▶ _GIVEN MATERIAL_

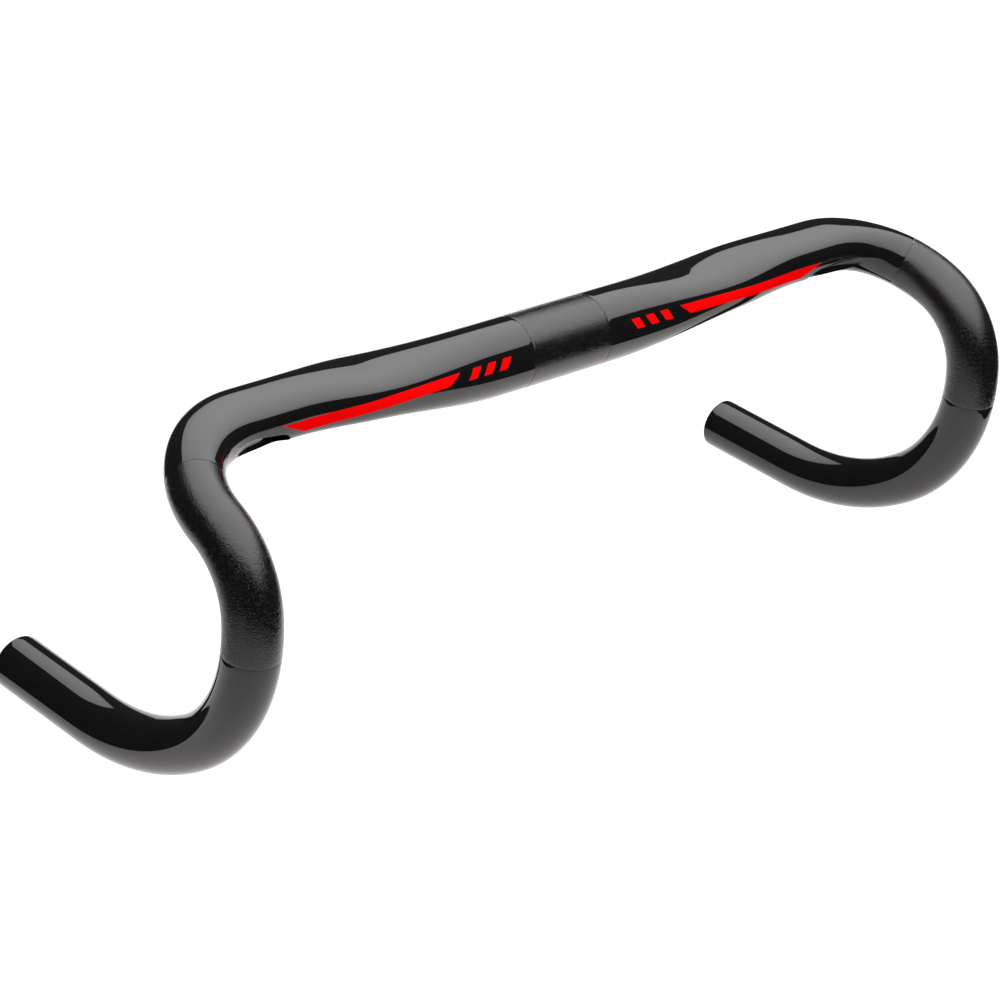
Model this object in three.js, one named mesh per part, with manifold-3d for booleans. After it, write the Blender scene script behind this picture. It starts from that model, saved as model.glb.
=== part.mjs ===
// Drop handlebar for a road bicycle: a hollow moulded bar with a round stem clamp, low aero tops,
// two bends and two compact drops. Millimetres. +X runs to the rider's left, -Y forward and +Z up.
// The origin is the centre of the stem clamp.

import * as THREE from 'three';
import { mergeVertices } from 'three/addons/utils/BufferGeometryUtils.js';
import Module from 'manifold-3d';

const wasm = await Module();
wasm.setup();

// ---------------------------------------------------------------- driving dimensions

// The line of the bar
const barWidth = 420; // between the centres of the drops
const topsRise = 6.7; // climb of the tops from the clamp to the bends
const bendRadius = 43;
const rampPitch = 19; // degrees downhill, of the bends and of the lever seats
const kneeRadius = 38; // the drop's three arcs, from the lever seat to the rear
const kneeUntil = 81; // degrees of pitch where the knee ends
const hookRadius = 71;
const hookUntil = 143;
const palmRadius = 106;
const palmUntil = 180; // the end of the drop points straight back
const endLength = 51;

// The tube
const clampDiameter = 31.8;
const barrelHalf = 34; // half length of the round barrel in the middle
const wingDepth = 31.6; // front to back, where the tops are full
const wingHeight = 20;
const wingInset = 62; // from the bend to where the tops are full
const shoulderDepth = 27; // of the tops where they narrow to the bends
const shoulderHeight = 20.2;
const shoulderInset = 22; // from the bend
const wingPower = 2.8; // outline exponent: 2 is an ellipse, more is squarer
const wingTilt = 8; // degrees that the front of the tops is turned down
const roundTurn = 65; // degrees of the bend where the bar is round again
const dropDiameter = 23.8;
const wall = 2;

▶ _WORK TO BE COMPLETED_
Reproduce the full listing exactly.

▶ _TASK RESPONSE_
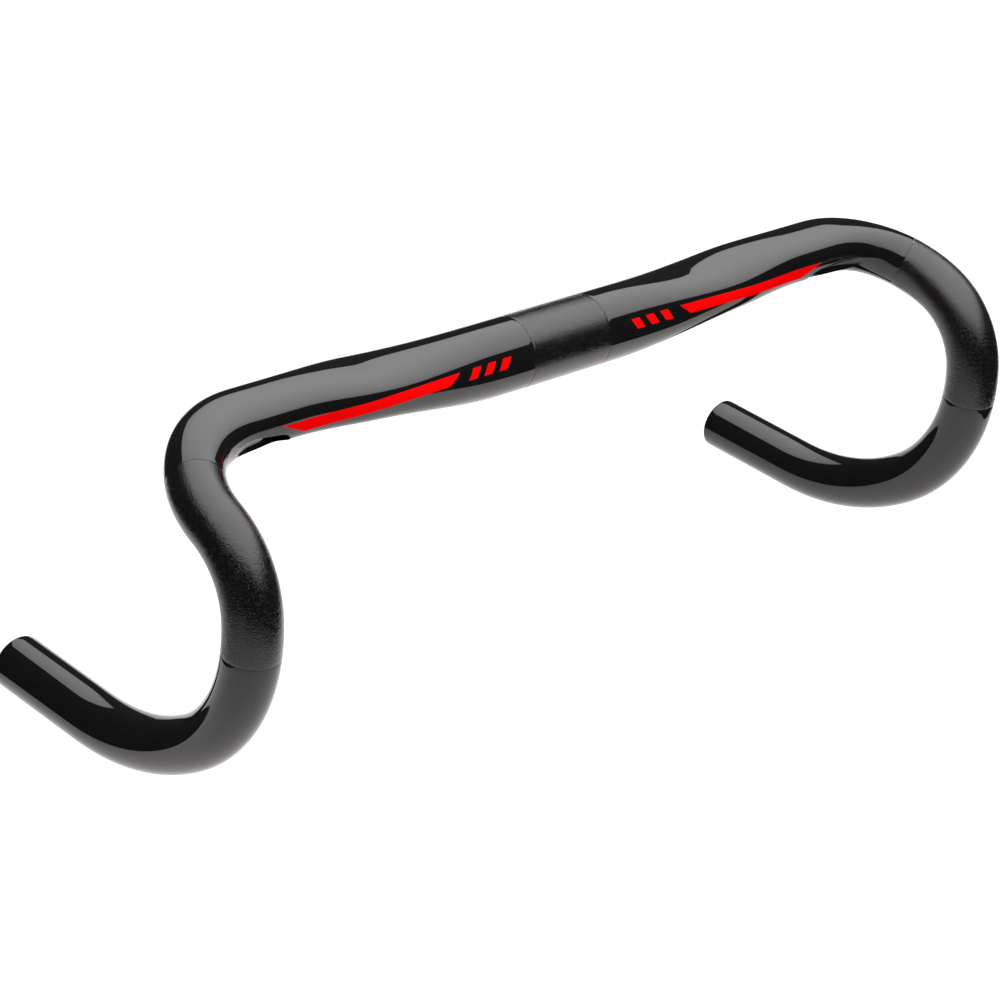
Model this object in three.js, one named mesh per part, with manifold-3d for booleans. After it, write the Blender scene script behind this picture. It starts from that model, saved as model.glb.
=== part.mjs ===
// Drop handlebar for a road bicycle: a hollow moulded bar with a round stem clamp, low aero tops,
// two bends and two compact drops. Millimetres. +X runs to the rider's left, -Y forward and +Z up.
// The origin is the centre of the stem clamp.

import * as THREE from 'three';
import { mergeVertices } from 'three/addons/utils/BufferGeometryUtils.js';
import Module from 'manifold-3d';

const wasm = await Module();
wasm.setup();

// ---------------------------------------------------------------- driving dimensions

// The line of the bar
const barWidth = 420; // between the centres of the drops
const topsRise = 6.7; // climb of the tops from the clamp to the bends
const bendRadius = 43;
const rampPitch = 19; // degrees downhill, of the bends and of the lever seats
const kneeRadius = 38; // the drop's three arcs, from the lever seat to the rear
const kneeUntil = 81; // degrees of pitch where the knee ends
const hookRadius = 71;
const hookUntil = 143;
const palmRadius = 106;
const palmUntil = 180; // the end of the drop points straight back
const endLength = 51;

// The tube
const clampDiameter = 31.8;
const barrelHalf = 34; // half length of the round barrel in the middle
const wingDepth = 31.6; // front to back, where the tops are full
const wingHeight = 20;
const wingInset = 62; // from the bend to where the tops are full
const shoulderDepth = 27; // of the tops where they narrow to the bends
const shoulderHeight = 20.2;
const shoulderInset = 22; // from the bend
const wingPower = 2.8; // outline exponent: 2 is an ellipse, more is squarer
const wingTilt = 8; // degrees that the front of the tops is turned down
const roundTurn = 65; // degrees of the bend where the bar is round again
const dropDiameter = 23.8;
const wall = 2;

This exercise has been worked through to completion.